### Objective
What lines of the data hold the string "shown"? Pull each one out.

### Records supplied
◇ ◇ ◇

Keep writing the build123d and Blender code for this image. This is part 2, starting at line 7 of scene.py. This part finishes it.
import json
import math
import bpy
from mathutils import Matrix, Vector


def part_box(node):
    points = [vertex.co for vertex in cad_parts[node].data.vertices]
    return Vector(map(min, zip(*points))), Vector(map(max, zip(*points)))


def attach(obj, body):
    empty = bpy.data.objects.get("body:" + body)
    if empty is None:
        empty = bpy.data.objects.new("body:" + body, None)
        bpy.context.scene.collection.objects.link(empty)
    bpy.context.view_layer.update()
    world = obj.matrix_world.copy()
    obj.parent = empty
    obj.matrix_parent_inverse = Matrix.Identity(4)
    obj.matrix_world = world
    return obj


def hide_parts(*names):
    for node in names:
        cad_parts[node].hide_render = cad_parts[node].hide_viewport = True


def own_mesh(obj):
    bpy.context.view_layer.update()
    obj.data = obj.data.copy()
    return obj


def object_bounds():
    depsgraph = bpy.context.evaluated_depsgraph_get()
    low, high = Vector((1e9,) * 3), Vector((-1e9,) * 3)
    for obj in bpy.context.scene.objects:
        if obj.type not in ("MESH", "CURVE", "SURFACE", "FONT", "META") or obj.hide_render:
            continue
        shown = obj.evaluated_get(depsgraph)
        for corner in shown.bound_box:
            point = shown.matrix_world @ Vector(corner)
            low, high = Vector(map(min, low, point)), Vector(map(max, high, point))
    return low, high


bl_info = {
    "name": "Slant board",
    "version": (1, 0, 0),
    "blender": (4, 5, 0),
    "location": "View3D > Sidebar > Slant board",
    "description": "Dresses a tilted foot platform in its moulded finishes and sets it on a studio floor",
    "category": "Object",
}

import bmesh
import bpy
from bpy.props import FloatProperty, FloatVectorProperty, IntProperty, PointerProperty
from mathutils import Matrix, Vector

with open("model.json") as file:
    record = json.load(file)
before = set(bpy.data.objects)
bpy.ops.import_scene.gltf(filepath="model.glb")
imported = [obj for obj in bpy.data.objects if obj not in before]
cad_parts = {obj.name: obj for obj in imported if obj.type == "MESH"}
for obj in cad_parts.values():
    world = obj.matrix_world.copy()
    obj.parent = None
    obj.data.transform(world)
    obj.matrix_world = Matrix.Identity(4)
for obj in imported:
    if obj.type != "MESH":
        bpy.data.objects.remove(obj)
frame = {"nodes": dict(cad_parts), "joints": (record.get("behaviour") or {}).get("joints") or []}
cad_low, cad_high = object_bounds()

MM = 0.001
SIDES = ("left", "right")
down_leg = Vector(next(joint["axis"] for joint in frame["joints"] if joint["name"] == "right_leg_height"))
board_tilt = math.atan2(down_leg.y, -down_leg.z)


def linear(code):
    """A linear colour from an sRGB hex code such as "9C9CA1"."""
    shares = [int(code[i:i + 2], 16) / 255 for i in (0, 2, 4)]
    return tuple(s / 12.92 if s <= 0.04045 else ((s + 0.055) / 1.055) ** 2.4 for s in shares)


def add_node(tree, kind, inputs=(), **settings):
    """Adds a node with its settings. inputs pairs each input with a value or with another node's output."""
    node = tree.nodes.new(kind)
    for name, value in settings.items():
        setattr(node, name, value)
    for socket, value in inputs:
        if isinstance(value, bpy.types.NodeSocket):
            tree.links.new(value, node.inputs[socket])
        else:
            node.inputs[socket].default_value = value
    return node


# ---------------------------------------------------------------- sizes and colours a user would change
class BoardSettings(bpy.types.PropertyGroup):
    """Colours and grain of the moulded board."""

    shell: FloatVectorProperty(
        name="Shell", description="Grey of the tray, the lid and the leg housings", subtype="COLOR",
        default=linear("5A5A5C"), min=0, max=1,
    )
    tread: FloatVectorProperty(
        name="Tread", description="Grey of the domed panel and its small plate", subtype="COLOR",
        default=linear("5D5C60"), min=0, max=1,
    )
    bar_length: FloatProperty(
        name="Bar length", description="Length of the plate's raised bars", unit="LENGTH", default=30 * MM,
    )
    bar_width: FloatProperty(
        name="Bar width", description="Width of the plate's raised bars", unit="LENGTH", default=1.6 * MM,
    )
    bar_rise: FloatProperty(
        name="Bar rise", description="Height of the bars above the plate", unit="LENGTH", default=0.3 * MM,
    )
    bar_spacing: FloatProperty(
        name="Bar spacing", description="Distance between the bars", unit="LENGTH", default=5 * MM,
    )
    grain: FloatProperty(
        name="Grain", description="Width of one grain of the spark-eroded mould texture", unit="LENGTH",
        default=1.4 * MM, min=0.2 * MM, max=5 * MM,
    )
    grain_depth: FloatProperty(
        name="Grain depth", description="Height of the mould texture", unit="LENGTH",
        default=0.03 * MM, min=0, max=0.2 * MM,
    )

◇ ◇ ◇

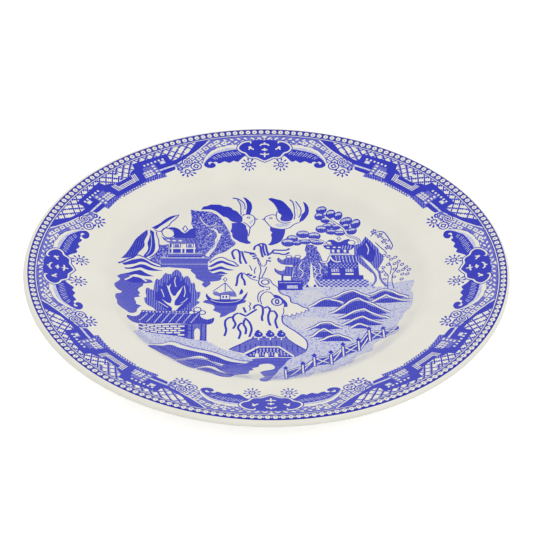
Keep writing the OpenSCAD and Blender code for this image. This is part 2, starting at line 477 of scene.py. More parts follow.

◇ ◇ ◇

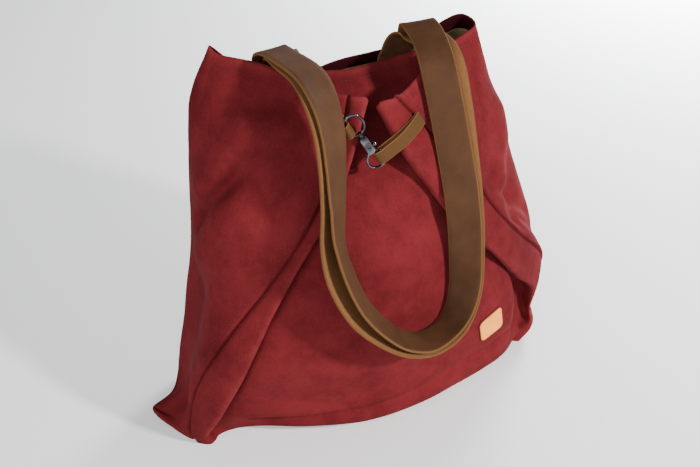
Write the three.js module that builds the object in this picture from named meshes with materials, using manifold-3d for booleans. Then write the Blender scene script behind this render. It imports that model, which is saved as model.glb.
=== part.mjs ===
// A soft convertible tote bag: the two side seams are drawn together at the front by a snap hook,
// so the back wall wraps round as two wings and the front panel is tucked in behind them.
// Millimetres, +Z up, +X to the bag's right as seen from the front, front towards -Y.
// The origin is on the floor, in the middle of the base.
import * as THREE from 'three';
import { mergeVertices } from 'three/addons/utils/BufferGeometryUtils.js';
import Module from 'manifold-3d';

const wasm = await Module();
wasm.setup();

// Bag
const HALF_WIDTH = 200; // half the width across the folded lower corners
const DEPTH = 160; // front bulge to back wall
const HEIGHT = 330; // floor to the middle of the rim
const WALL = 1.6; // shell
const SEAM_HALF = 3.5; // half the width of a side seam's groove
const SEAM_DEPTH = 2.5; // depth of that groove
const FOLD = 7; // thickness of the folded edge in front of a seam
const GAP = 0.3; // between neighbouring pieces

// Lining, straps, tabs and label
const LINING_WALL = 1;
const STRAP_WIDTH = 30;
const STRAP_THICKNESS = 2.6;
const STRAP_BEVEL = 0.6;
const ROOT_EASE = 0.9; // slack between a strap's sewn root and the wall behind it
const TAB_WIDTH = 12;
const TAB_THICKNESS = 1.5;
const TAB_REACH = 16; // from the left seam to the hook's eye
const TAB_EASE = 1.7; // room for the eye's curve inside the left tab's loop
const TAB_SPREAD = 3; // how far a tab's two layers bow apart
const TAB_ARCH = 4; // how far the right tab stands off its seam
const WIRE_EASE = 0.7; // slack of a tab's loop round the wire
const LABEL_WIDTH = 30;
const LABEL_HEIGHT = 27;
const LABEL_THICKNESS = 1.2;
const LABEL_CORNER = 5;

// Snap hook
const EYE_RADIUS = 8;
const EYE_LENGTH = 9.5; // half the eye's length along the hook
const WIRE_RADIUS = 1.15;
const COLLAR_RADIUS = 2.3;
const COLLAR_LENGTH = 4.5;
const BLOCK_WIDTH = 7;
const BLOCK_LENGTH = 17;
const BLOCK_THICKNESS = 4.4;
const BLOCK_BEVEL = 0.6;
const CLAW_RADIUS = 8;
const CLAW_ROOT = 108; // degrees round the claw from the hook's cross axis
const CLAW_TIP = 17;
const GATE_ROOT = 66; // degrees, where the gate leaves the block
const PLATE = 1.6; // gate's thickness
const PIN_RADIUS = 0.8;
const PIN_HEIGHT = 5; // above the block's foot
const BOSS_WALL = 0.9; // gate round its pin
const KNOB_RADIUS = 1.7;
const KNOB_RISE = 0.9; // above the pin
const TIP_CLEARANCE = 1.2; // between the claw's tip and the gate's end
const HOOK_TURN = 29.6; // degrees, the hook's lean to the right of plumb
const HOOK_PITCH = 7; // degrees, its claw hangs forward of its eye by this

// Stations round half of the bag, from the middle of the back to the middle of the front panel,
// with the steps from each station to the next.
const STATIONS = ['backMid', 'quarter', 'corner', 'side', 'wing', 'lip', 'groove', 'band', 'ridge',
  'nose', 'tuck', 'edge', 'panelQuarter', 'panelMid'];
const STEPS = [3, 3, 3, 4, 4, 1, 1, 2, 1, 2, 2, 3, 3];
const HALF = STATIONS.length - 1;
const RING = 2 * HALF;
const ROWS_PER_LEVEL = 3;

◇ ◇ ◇

### Task response
        shown = obj.evaluated_get(depsgraph)
        for corner in shown.bound_box:
            point = shown.matrix_world @ Vector(corner)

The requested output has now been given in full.